◆ Data provided ◆
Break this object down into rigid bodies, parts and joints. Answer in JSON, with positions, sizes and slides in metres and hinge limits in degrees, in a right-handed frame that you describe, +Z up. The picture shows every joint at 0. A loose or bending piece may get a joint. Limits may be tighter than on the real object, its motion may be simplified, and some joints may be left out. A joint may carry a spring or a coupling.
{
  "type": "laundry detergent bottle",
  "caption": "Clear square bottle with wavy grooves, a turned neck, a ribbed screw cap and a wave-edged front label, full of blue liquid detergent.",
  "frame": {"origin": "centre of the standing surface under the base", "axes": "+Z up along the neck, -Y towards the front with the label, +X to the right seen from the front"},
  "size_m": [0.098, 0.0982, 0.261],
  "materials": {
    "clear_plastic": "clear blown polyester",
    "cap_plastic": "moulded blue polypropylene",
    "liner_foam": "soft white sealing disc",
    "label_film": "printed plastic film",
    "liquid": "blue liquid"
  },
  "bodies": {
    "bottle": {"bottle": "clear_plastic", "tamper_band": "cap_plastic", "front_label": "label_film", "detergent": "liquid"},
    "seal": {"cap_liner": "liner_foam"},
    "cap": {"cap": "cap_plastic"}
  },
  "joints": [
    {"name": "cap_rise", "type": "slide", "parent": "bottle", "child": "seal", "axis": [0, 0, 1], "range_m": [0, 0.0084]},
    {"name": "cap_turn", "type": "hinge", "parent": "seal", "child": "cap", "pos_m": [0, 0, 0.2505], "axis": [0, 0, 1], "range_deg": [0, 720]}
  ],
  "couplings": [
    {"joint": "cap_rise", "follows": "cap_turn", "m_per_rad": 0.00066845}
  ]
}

◆ To be done ◆
Copy each line of the listing that holds the word "bodies".

◆ Expected answer ◆
Break this object down into rigid bodies, parts and joints. Answer in JSON, with positions, sizes and slides in metres and hinge limits in degrees, in a right-handed frame that you describe, +Z up. The picture shows every joint at 0. A loose or bending piece may get a joint. Limits may be tighter than on the real object, its motion may be simplified, and some joints may be left out. A joint may carry a spring or a coupling.
  "bodies": {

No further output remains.